Thursday, July 5, 2012

Europe Just Can't Seem to Unscrew Itself

While it has only been a week since the latest "bailout" announcement, it actually feels much longer.  In fact, the way bond markets have been acting, it might as well have been announced in 1941.  Yields on the Spanish 10 year went up 0.37% today to 6.78% (7% is considered to be the level at which people start to panic, and we are within a day of that), Spanish 2 year bonds went up a whopping 0.52% to 4.61% and even the Italian 10 year started knocking on the 6% level again.  Just to be clear, this is not the sort of volatility that sovereign investors like to see.  They are not biotech investors, they are investors who want to lend the government $100 with the absolute certainty that they will receive back $102 in 2 years.  No wonder, Europe just can't seem to fix their bond markets, run of the mill sovereign bond investors have mostly run away (especially after being fleeced in the Greek "bailout"). 

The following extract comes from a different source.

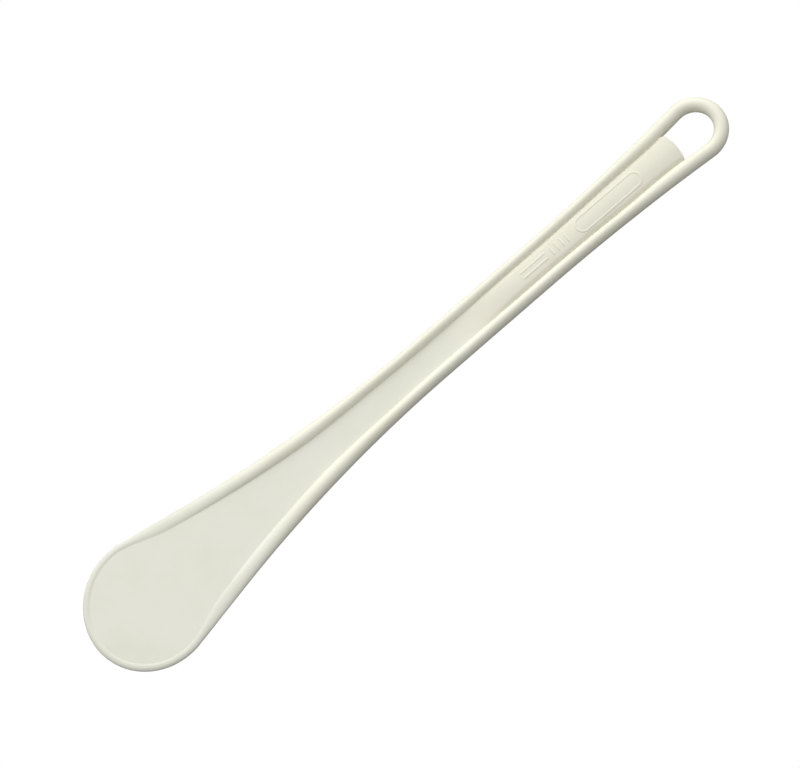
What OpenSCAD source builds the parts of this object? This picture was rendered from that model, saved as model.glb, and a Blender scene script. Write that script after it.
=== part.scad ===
// Mixing paddle moulded in one piece: a round flat blade, a rounded bead along both edges,
// a crowned core between the beads of the handle, and a loop of round rod to hang it by.
// X runs from the blade to the loop, Y is the width and Z the thickness.
// The paddle lies on its beads, and both faces have the same shape.

/* [Overall] */
// Length from the tip of the blade to the end of the loop
overall_l = 300; // [290:1:330]

/* [Blade] */
// Width of the round blade
blade_w = 51; // [48:1:54]
// Angle between each straight flank and the axis, in degrees
flank_angle = 11.5; // [10.5:0.5:13]
// Radius of the hollow curve that leads each flank into the handle
neck_r = 530; // [470:10:590]
// Thickness of the flat web between the beads
web_t = 1.6; // [1.2:0.1:1.8]
// Place along X where the bead reaches its full thickness
full_bead_x = -32; // [-45:1:-20]

/* [Handle] */
// Width over both beads of the straight handle
handle_w = 18.4; // [17.6:0.1:19.4]
// Place along X where the handle starts to widen towards the loop
flare_x = 60; // [50:1:75]
// Place along X where the core starts to rise from the web
core_x = 22; // [18:1:28]
// Length of the slope from the web up to the full core
core_ramp_l = 32; // [20:1:36]
// Thickness of the core at its middle
core_t = 5.1; // [4.7:0.1:5.2]
// Radius of the crown across the core
crown_r = 20; // [18:1:30]
// Length of the open space between the core and the loop's end
hole_l = 16; // [14:0.2:18]

/* [Bead and loop] */
// Width of the bead along the sides of the blade
blade_bead_w = 5.8; // [5.4:0.1:6.2]
// Width of the bead along the handle
handle_bead_w = 4.5; // [4.2:0.1:5]
// Width of the rod that forms the loop
rod_w = 5.5; // [5.2:0.1:5.8]
// Thickness of the bead and the rod
bead_t = 5.5; // [5.5:0.1:6.4]
// Width of the rounded edge round the tip of the blade
tip_edge_w = 3.3; // [2.8:0.1:3.8]
// Thickness of the rounded edge round the tip of the blade
tip_edge_t = 2; // [2:0.1:2.4]
// Width over the hanging loop
loop_w = 25.5; // [24.5:0.5:27.5]

/* [Raised marks] */
// Height of the plain raised marks on the handle's front face
mark_h = 0.15; // [0.1:0.05:0.15]
// Width of each raised line
mark_line_w = 0.8; // [0.6:0.1:1]
// Length of the raised oval
oval_l = 31; // [24:1:34]
// Width of the raised oval
oval_w = 7; // [5.6:0.2:7.4]

/* [Hidden] */
ivory = [0.91, 0.90, 0.84];
ivory_light = [0.95, 0.94, 0.89];
ivory_shade = [0.84, 0.83, 0.76];

// Steps along each stretch of the outline, and round the bead's section
TIP_STEPS = 22;
LINE_STEPS = 8;
NECK_STEPS = 16;
FLARE_STEPS = 8;
LOOP_STEPS = 18;
RING_STEPS = 20;
// Rounds in which the height and the place of a seam are made to agree
SEAM_ROUNDS = 10;

mid_z = bead_t / 2;
blade_r = blade_w / 2;
handle_r = handle_w / 2;
loop_r = loop_w / 2;
// The blade's round tip, and where the low edge round it starts to grow into the bead
tip_cx = blade_r - overall_l / 2;
flank_x = tip_cx + blade_r * sin(flank_angle);
flank_y = blade_r * cos(flank_angle);
bead_start_x = tip_cx + blade_r / 8;
// Lengths over which the bead widens on the blade, slims in the neck and widens into the rod
widening_l = 20;
slimming_l = 45;
rod_blend_l = 28;
// Places along X where the slimming and the widening into the rod are complete
slim_x = -5;
rod_x = 124;
// The neck's arc leaves the flank at its angle and ends along the handle
neck_start_y = handle_r + neck_r * (1 - cos(flank_angle));
neck_start_x = flank_x + (flank_y - neck_start_y) / tan(flank_angle);
neck_cx = neck_start_x + neck_r * sin(flank_angle);
// The flare's arc touches both the straight handle and the circle of the loop
loop_cx = overall_l / 2 - loop_r;
flare_l = loop_cx - flare_x;
flare_r = (flare_l * flare_l / (loop_r - handle_r) - loop_r - handle_r) / 2;
flare_angle = asin(flare_l / (flare_r + loop_r));
// The core ends in a shallow curve at the hole
core_bulge = 1;
core_end_x = overall_l / 2 - rod_w - hole_l;
core_seam_x = core_end_x - core_bulge;
core_seam_angle = acos((flare_x - core_seam_x) / flare_r);
ramp_slope = (core_t - web_t) / 2 / core_ramp_l;

// Evenly spaced values from a to b, which may be numbers or stations
function along(a, b, steps) = [for (i = [0:steps]) a + (b - a) * i / steps];
function ease(t) = let (k = min(1, max(0, t))) k * k * (3 - 2 * k);
function mix(a, b, t) = a + (b - a) * t;
function skip_first(list) = [for (i = [1:len(list) - 1]) list[i]];

// A station is [x, y, angle of the outward normal] on the outer edge. A hollow arc has r < 0.
function arc(cx, cy, r, from, to, steps) =
    [for (v = along(from, to, steps)) [cx + r * cos(v), cy + r * sin(v), v]];

tip_arc = arc(tip_cx, 0, blade_r, 180 + 90 + flank_angle, 90 - flank_angle, TIP_STEPS);
flank_line = along([flank_x, flank_y, 90 - flank_angle],
                   [neck_start_x, neck_start_y, 90 - flank_angle], LINE_STEPS);
neck_arc = arc(neck_cx, handle_r + neck_r, -neck_r, 90 - flank_angle, 90, NECK_STEPS);
handle_line = along([max(neck_cx, core_x), handle_r, 90], [flare_x, handle_r, 90], LINE_STEPS);
flare_arc = arc(flare_x, handle_r + flare_r, -flare_r, 90, core_seam_angle, FLARE_STEPS);
side_path = concat(flank_line, skip_first(neck_arc), handle_line, skip_first(flare_arc));
leg_arc = arc(flare_x, handle_r + flare_r, -flare_r, core_seam_angle, 90 + flare_angle, 2);
loop_arc = arc(loop_cx, 0, loop_r, 90 + flare_angle, -90 - flare_angle, LOOP_STEPS);
loop_path = concat(leg_arc, skip_first(loop_arc), skip_first(mirrored(leg_arc)));

// The same stations on the other side, in the opposite order
function mirrored(path) =
    [for (i = [len(path) - 1:-1:0]) [path[i].x, -path[i].y, -path[i].z]];

// Half width and half thickness of the bead, which shrinks towards the tip
function blade_w_at(x) = mix(tip_edge_w, blade_bead_w, ease((x - bead_start_x) / widening_l));
function handle_w_at(x) =
    mix(blade_w_at(x), handle_bead_w, ease((x - slim_x + slimming_l) / slimming_l));
function half_w(x) = mix(handle_w_at(x), rod_w, ease((x - rod_x + rod_blend_l) / rod_blend_l)) / 2;
function half_t(x) =
    mix(tip_edge_t, bead_t, ease((x - bead_start_x) / (full_bead_x - bead_start_x))) / 2;

// Half thickness of the web, the slope and the crown at a place on the plan
function crown_half_t(y) = core_t / 2 - crown_r + sqrt(crown_r * crown_r - y * y);
function ramp_half_t(x) = web_t / 2 + max(0, x - core_x) * ramp_slope;
function face_half_t(p) =
    p.x < core_x ? web_t / 2 : min(ramp_half_t(p.x), crown_half_t(p.y));

// A bead meets the web or the core at a vertical seam, where both are equally thick
function seam_angle(station, t) = asin(t / half_t(station.x));
function inward(station, angle) = let (d = half_w(station.x) * (1 + cos(angle)))
    [station.x - d * cos(station.z), station.y - d * sin(station.z)];
function seam_half_t(station, t, rounds) = rounds == 0 ? t
    : seam_half_t(station, face_half_t(inward(station, seam_angle(station, t))), rounds - 1);
function settled_angle(station) =
    seam_angle(station, seam_half_t(station, web_t / 2, SEAM_ROUNDS));
function seam_points(path) = [for (s = path) inward(s, settled_angle(s))];

// The bead's section at a station, from one seam round the outside to the other
function section(station, start) = [
    for (v = along(start, 360 - start, RING_STEPS)) let (p = inward(station, v))
        [p.x, p.y, mid_z + half_t(station.x) * sin(v)]
];
function rod_section(station) =
    [for (v = along(0, 360 - 360 / RING_STEPS, RING_STEPS - 1)) let (p = inward(station, v))
        [p.x, p.y, mid_z + half_t(station.x) * sin(v)]];

// A solid through a row of rings that all have the same number of points
module sweep(rings) {
    count = len(rings[0]);
    last = len(rings) - 1;
    sides = [
        for (i = [0:last - 1], j = [0:count - 1]) let (k = (j + 1) % count)
            [i * count + j, i * count + k, (i + 1) * count + k, (i + 1) * count + j]
    ];
    first_cap = [for (j = [count - 1:-1:0]) j];
    last_cap = [for (j = [0:count - 1]) last * count + j];
    polyhedron([for (ring = rings) each ring], concat(sides, [first_cap, last_cap]));
}

module bead(path) {
    sweep([for (s = path) section(s, settled_angle(s))]);
}

// A plate of the given plan outline, thicker than any part of the paddle
module plan(points) {
    linear_extrude(bead_t)
        polygon(points);
}

// A bar across the paddle whose side view is the given outline of X and half thickness
module side_view(points) {
    lower = [for (i = [len(points) - 1:-1:0]) [points[i].x, -points[i].y]];
    translate([0, blade_w / 2, mid_z])
        rotate([90, 0, 0])
            linear_extrude(blade_w)
                polygon(concat(points, lower));
}

// Everything under the crown of the front face, raised by the given height
module under_crown(raise) {
    translate([0, 0, mid_z + core_t / 2 - crown_r])
        rotate([0, 90, 0])
            cylinder(h = overall_l / 2, r = crown_r + raise, $fn = 96);
}

module blade_panel() {
    side = [for (s = side_path) if (s.x < core_x) s];
    edge = concat(seam_points(mirrored(side)), skip_first(seam_points(tip_arc)),
                  skip_first(seam_points(side)));
    joint_y = seam_points([[core_x, handle_r, 90]])[0].y;
    color(ivory)
        translate([0, 0, mid_z - web_t / 2])
            linear_extrude(web_t)
                polygon(concat([[core_x, -joint_y]], edge, [[core_x, joint_y]]));
}

module tip_edge() {
    color(ivory_shade)
        bead(tip_arc);
}

module left_rim() {
    color(ivory_light)
        bead(side_path);
}

module right_rim() {
    color(ivory_light)
        bead(mirrored(side_path));
}

module handle_core() {
    side = [for (s = side_path) if (s.x >= core_x) s];
    shoulder = inward(side[len(side) - 1], 0);
    bulge = core_end_x - shoulder.x;
    end_r = (shoulder.y * shoulder.y + bulge * bulge) / (2 * bulge);
    half_angle = asin(shoulder.y / end_r);
    end_arc = [for (v = along(half_angle, -half_angle, LINE_STEPS))
        [core_end_x - end_r + end_r * cos(v), end_r * sin(v)]];
    color(ivory)
        intersection() {
            plan(concat(seam_points(mirrored(side)), seam_points(side), end_arc));
            side_view([for (x = [core_x, core_x + core_ramp_l, core_end_x])
                [x, min(core_t / 2, ramp_half_t(x))]]);
            under_crown(0);
            translate([0, 0, bead_t])
                mirror([0, 0, 1])
                    under_crown(0);
        }
}

module hang_loop() {
    color(ivory_light)
        sweep([for (s = loop_path) rod_section(s)]);
}

// A thin layer over the core's front face, cut to the shape of its children
module on_crown() {
    intersection() {
        linear_extrude(bead_t + mark_h)
            children();
        difference() {
            under_crown(mark_h);
            under_crown(0);
        }
    }
}

module stadium(length, width) {
    square([length - width, width], center = true);
    for (side = [-1, 1])
        translate([side * (length - width) / 2, 0])
            circle(d = width, $fn = 48);
}

module raised_oval() {
    oval_x = flare_x + 36.5;
    color(ivory_shade)
        on_crown()
            translate([oval_x, 0])
                difference() {
                    stadium(oval_l, oval_w);
                    stadium(oval_l - 2 * mark_line_w, oval_w - 2 * mark_line_w);
                }
}

// Two long thin bars and a row of short cross bars beside the oval
module raised_bars() {
    long_bar = 12;
    cross_bar = 4;
    pitch = 2.4;
    first_x = flare_x - 5;
    color(ivory_shade)
        on_crown() {
            for (side = [-1, 1])
                translate([first_x + long_bar / 2, side * pitch / 2])
                    square([long_bar, mark_line_w], center = true);
            for (i = [0:3])
                translate([first_x + long_bar + (i + 1) * pitch, 0])
                    square([mark_line_w, cross_bar], center = true);
        }
}

blade_panel();
tip_edge();
left_rim();
right_rim();
handle_core();
hang_loop();
raised_oval();
raised_bars();
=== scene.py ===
import math

import bpy
import numpy as np
from mathutils import Matrix, Vector


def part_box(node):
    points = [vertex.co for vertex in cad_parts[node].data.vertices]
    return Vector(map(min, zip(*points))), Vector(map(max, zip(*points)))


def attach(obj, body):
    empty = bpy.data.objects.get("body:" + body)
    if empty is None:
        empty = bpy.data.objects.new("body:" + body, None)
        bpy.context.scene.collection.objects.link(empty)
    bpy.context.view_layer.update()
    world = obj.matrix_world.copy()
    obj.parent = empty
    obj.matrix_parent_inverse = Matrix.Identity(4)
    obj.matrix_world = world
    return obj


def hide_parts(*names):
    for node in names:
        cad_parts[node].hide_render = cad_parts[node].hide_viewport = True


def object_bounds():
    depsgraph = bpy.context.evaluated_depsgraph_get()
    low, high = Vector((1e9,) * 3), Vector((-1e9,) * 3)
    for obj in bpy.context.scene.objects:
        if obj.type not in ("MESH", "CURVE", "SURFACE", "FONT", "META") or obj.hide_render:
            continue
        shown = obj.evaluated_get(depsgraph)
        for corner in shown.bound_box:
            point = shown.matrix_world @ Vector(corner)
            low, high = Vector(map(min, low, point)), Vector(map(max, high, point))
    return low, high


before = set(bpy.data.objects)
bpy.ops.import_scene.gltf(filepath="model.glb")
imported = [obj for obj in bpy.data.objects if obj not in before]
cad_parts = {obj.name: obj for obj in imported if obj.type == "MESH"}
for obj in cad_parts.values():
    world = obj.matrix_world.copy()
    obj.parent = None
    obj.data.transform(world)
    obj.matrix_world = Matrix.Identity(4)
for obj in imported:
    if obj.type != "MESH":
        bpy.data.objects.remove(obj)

cad_low, cad_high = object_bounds()

# ---------------------------------------------------------------- sizes, in metres and radians
MM = 0.001

tip_low, tip_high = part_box("tip_edge")
loop_low, loop_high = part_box("hang_loop")
core_low, core_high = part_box("handle_core")
web_low, web_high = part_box("blade_panel")
oval_low, oval_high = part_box("raised_oval")
bars_low, bars_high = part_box("raised_bars")

MID_Z = (cad_low.z + cad_high.z) / 2
TIP_X = cad_low.x
END_X = cad_high.x
BLADE_R = (tip_high.y - tip_low.y) / 2
LOOP_R = (loop_high.y - loop_low.y) / 2
CORE_X = core_low.x
CORE_END_X = core_high.x

# Outline: flanks tangent to the tip's circle, a hollow neck, a straight handle, a flare
FLANK_ANGLE = math.radians(11.5)
NECK_R = 530 * MM
HANDLE_R = 9.2 * MM
FLARE_X = 60 * MM

# Bead: a low edge round the tip, wide on the blade, slim on the handle, wider again as the rod
TIP_HALF_W = 1.65 * MM
BLADE_HALF_W = 2.9 * MM
HANDLE_HALF_W = 2.25 * MM
ROD_HALF_W = 2.75 * MM
TIP_HALF_T = (tip_high.z - tip_low.z) / 2
BEAD_HALF_T = (cad_high.z - cad_low.z) / 2
TIP_CX = TIP_X + BLADE_R
BEAD_START_X = TIP_CX + BLADE_R / 8
FULL_BEAD_X = -32 * MM
WIDENING_L = 20 * MM
SLIMMING_L = 45 * MM
SLIM_X = -5 * MM
ROD_BLEND_L = 28 * MM
FULL_ROD_X = 124 * MM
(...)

Of course, it doesn't help that Greece, which supposedly was fixed already, is now openly reneging on its austerity commitments (they don't seem to want to let go of almost any public sector employees).  If the Germans are given so much heart burn by miniscule Greece, imagine what trouble Italy and Spain could cause them?  This recalcitrant Greek attitude only makes it more likely that the Germans just get out of the bailout business, which is not much a business regardless.

It seems only a matter of time before Europe completely implodes.